Opinion|Videos|June 23, 2026

Red Flags for Misdiagnosed Type 2, When to Order Antibodies and C‑Peptide

Spot hidden type 1/LADA in overweight adults: learn key red flags, and how autoantibodies plus C-peptide guide accurate diagnosis.

Experts describe clinical warning signs that should prompt reconsideration of a type 2 diabetes label and outline how autoantibody and C‑peptide testing can help differentiate type 1 and autoimmune diabetes in adults.

In this segment, Samson shifts the focus from baseline phenotype to dynamic clinical clues that may signal a misdiagnosis of type 2 diabetes. She discusses scenarios in which patients with presumed type 2 diabetes exhibit poor response to noninsulin therapies despite strong adherence, rapidly progress to insulin dependence within a few years of diagnosis, or require very high insulin doses (eg, >2 units/kg) suggestive of extreme insulin resistance or another underlying process.

Additional red flags include the development of ketosis, particularly in the setting of sodium-glucose cotransporter 2 (SGLT2) inhibitor use, and lack of expected response to oral hypoglycemic agents such as metformin or insulin secretagogues. Samson notes that these patterns should trigger clinicians to question whether the original diagnosis of type 2 diabetes is correct.

Umpierrez then details how autoantibody testing and C‑peptide measurement are integrated into the 2026 AACE classification algorithm when type 1 diabetes or latent autoimmune diabetes in adults (LADA) is suspected. He explains that glutamic acid decarboxylase 65 (GAD65) antibodies are the most commonly used and often remain detectable in adults, including those with LADA. Additional autoantibodies include those against IA‑2, zinc transporter 8, and insulin. He cautions that up to 10% of patients with type 1 diabetes may be antibody-negative and that immunosuppressive therapies, including corticosteroids, can mask antibody positivity. When testing for insulin autoantibodies, he emphasizes that patients must be insulin-naive; exogenous insulin exposure can itself induce autoantibody formation.

Regarding C‑peptide, Samson and Umpierrez explain that its interpretation must be contextualized with simultaneous glucose levels and recent glycemic control. Umpierrez notes that severe hyperglycemia or recent diabetic ketoacidosis can suppress endogenous insulin secretion—a phenomenon of glucose toxicity—leading to transiently low C‑peptide levels.

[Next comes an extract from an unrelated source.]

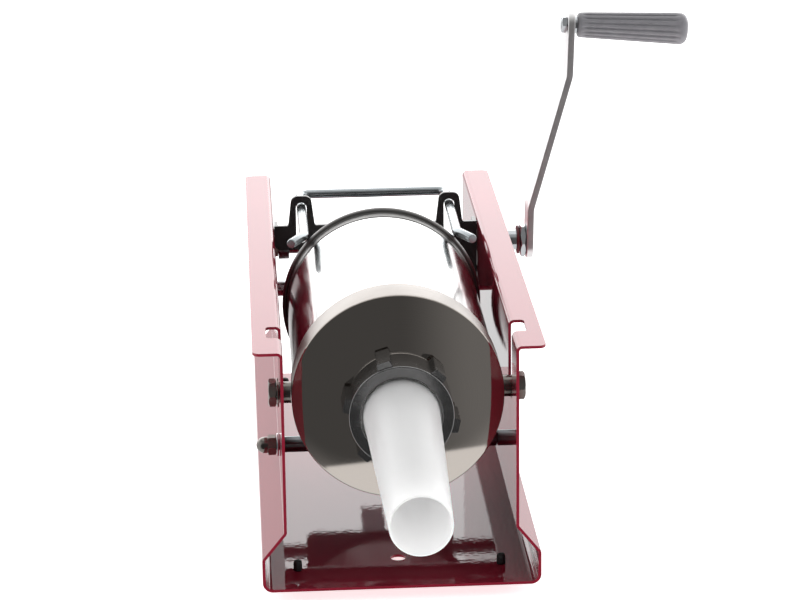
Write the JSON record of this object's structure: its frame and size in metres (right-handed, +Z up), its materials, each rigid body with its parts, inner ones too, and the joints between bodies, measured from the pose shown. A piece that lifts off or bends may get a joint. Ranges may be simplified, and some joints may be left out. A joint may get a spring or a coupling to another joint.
{
  "type": "sausage stuffer",
  "caption": "Horizontal sausage stuffer: folded sheet frame, polished cylinder, hand-cranked rack that drives a piston towards a tapered nozzle.",
  "frame": {"origin": "on the resting surface, under the middle of the frame", "axes": "-Y towards the nozzle, +X towards the crank, +Z up"},
  "size_m": [0.3401, 0.6663, 0.336],
  "materials": {
    "frame_channel": "dark red gloss powder coat",
    "foot_left_front": "matt black",
    "foot_left_back": "matt black",
    "foot_right_front": "matt black",
    "foot_right_back": "matt black",
    "cylinder_tube": "polished stainless steel",
    "front_cap": "polished stainless steel",
    "trunnion_boss_left": "zinc plated",
    "trunnion_boss_right": "zinc plated",
    "trunnion_washer_left": "zinc plated",
    "trunnion_washer_right": "zinc plated",
    "trunnion_bolt_left": "zinc plated",
    "trunnion_bolt_right": "zinc plated",
    "cross_rod": "zinc plated",
    "rod_cap_nut": "zinc plated",
    "rod_nut": "zinc plated",
    "rod_washer_left": "zinc plated",
    "rod_washer_right": "zinc plated",
    "rear_plate": "satin black powder coat",
    "plate_screw_left_0": "zinc plated",
    "plate_screw_right_0": "zinc plated",
    "plate_screw_right_1": "zinc plated",
    "plate_nut_left_0": "zinc plated",
    "plate_nut_right_0": "zinc plated",
    "plate_nut_right_1": "zinc plated",
    "shaft_bush_left": "nylon",
    "shaft_bush_right": "nylon",
    "roller_pin": "zinc plated",
    "roller_spacer_left": "zinc plated",
    "roller_spacer_right": "zinc plated",
    "roller_nut_left": "zinc plated",
    "roller_nut_right": "zinc plated",
    "rack_roller": "nylon",
    "rack": "machined steel",
    "piston_disc": "food-grade plastic",
    "piston_seal": "silicone",
    "piston_washer": "zinc plated",
    "piston_nut": "zinc plated",
    "crank_shaft": "zinc plated",
    "pinion": "machined steel",
    "pinion_pin": "machined steel",
    "shaft_collar_left": "machined steel",
    "shaft_collar_right": "machined steel",
    "crank_washer": "dark red fibre",
    "crank_nut": "zinc plated",
    "crank_arm": "zinc plated",
    "grip_spindle": "zinc plated",
    "spindle_nut": "zinc plated",
    "grip": "dark grey, fine grain",
    "latch_bail": "zinc plated",
    "nozzle": "translucent white",
    "nozzle_gasket": "silicone",
    "ring_nut": "dark die casting"
  },
  "bodies": {
    "frame": {"frame_channel": "frame_channel", "foot_left_front": "foot_left_front", "foot_left_back": "foot_left_back", "foot_right_front": "foot_right_front", "foot_right_back": "foot_right_back", "cylinder_tube": "cylinder_tube", "front_cap": "front_cap", "trunnion_boss_left": "trunnion_boss_left", "trunnion_boss_right": "trunnion_boss_right", "trunnion_washer_left": "trunnion_washer_left", "trunnion_washer_right": "trunnion_washer_right", "trunnion_bolt_left": "trunnion_bolt_left", "trunnion_bolt_right": "trunnion_bolt_right", "cross_rod": "cross_rod", "rod_cap_nut": "rod_cap_nut", "rod_nut": "rod_nut", "rod_washer_left": "rod_washer_left", "rod_washer_right": "rod_washer_right", "rear_plate": "rear_plate", "plate_screw_left_0": "plate_screw_left_0", "plate_screw_right_0": "plate_screw_right_0", "plate_screw_right_1": "plate_screw_right_1", "plate_nut_left_0": "plate_nut_left_0", "plate_nut_right_0": "plate_nut_right_0", "plate_nut_right_1": "plate_nut_right_1", "shaft_bush_left": "shaft_bush_left", "shaft_bush_right": "shaft_bush_right", "roller_pin": "roller_pin", "roller_spacer_left": "roller_spacer_left", "roller_spacer_right": "roller_spacer_right", "roller_nut_left": "roller_nut_left", "roller_nut_right": "roller_nut_right"},
    "crank": {"crank_shaft": "crank_shaft", "pinion": "pinion", "pinion_pin": "pinion_pin", "shaft_collar_left": "shaft_collar_left", "shaft_collar_right": "shaft_collar_right", "crank_washer": "crank_washer", "crank_nut": "crank_nut", "crank_arm": "crank_arm", "grip_spindle": "grip_spindle", "spindle_nut": "spindle_nut"},
    "grip": {"grip": "grip"},
    "rack": {"rack": "rack", "piston_disc": "piston_disc", "piston_seal": "piston_seal", "piston_washer": "piston_washer", "piston_nut": "piston_nut"},
    "roller": {"rack_roller": "rack_roller"},
    "latch": {"latch_bail": "latch_bail"},
    "nozzle": {"nozzle": "nozzle", "nozzle_gasket": "nozzle_gasket"},
    "ring_nut": {"ring_nut": "ring_nut"}
  },
  "joints": [
    {"name": "crank_turn", "type": "hinge", "parent": "frame", "child": "crank", "pos_m": [0.09, 0.1085, 0.155], "axis": [1, 0, 0], "range_deg": [-433, 616]},
    {"name": "rack_slide", "type": "slide", "parent": "frame", "child": "rack", "axis": [0, 1, 0], "range_m": [-0.095, 0.135]},
    {"name": "roller_turn", "type": "hinge", "parent": "frame", "child": "roller", "pos_m": [0, 0.1085, 0.1207], "axis": [1, 0, 0], "range_deg": [-775, 545]},
    {"name": "grip_spin", "type": "hinge", "parent": "crank", "child": "grip", "pos_m": [0.15173, 0.1085, 0.3245], "axis": [0.998, 0, -0.0628], "continuous": true},
    {"name": "latch_slide", "type": "slide", "parent": "frame", "child": "latch", "axis": [0, 1, 0], "range_m": [0, 0.062]},
    {"name": "nozzle_slide", "type": "slide", "parent": "frame", "child": "nozzle", "axis": [0, -1, 0], "range_m": [0, 0.0062]},
    {"name": "ring_nut_turn", "type": "hinge", "parent": "nozzle", "child": "ring_nut", "pos_m": [0, -0.2385, 0.138], "axis": [0, -1, 0], "range_deg": [0, 720]}
  ],
  "couplings": [
    {"joint": "rack_slide", "follows": "crank_turn", "m_per_rad": 0.0125},
    {"joint": "roller_turn", "follows": "crank_turn", "ratio": -1.25},
    {"joint": "nozzle_slide", "follows": "ring_nut_turn", "m_per_rad": 0.00047746}
  ]
}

The 2026 AACE algorithm, aligned with recommendations from major diabetes societies, considers a low C‑peptide (eg, <200 pmol/L) coupled with at least 1 positive autoantibody as supportive of type 1 diabetes in adults, particularly at very low C‑peptide levels (<35 pmol/L) after age 35 years. By contrast, a C‑peptide concentration greater than approximately 600 pmol/L suggests type 2 diabetes, with intermediate levels requiring integration of clinical features, family history, and autoantibody results. Through this framework, Samson and Umpierrez illustrate how the algorithm operationalizes laboratory tools to refine diabetes classification beyond phenotype alone.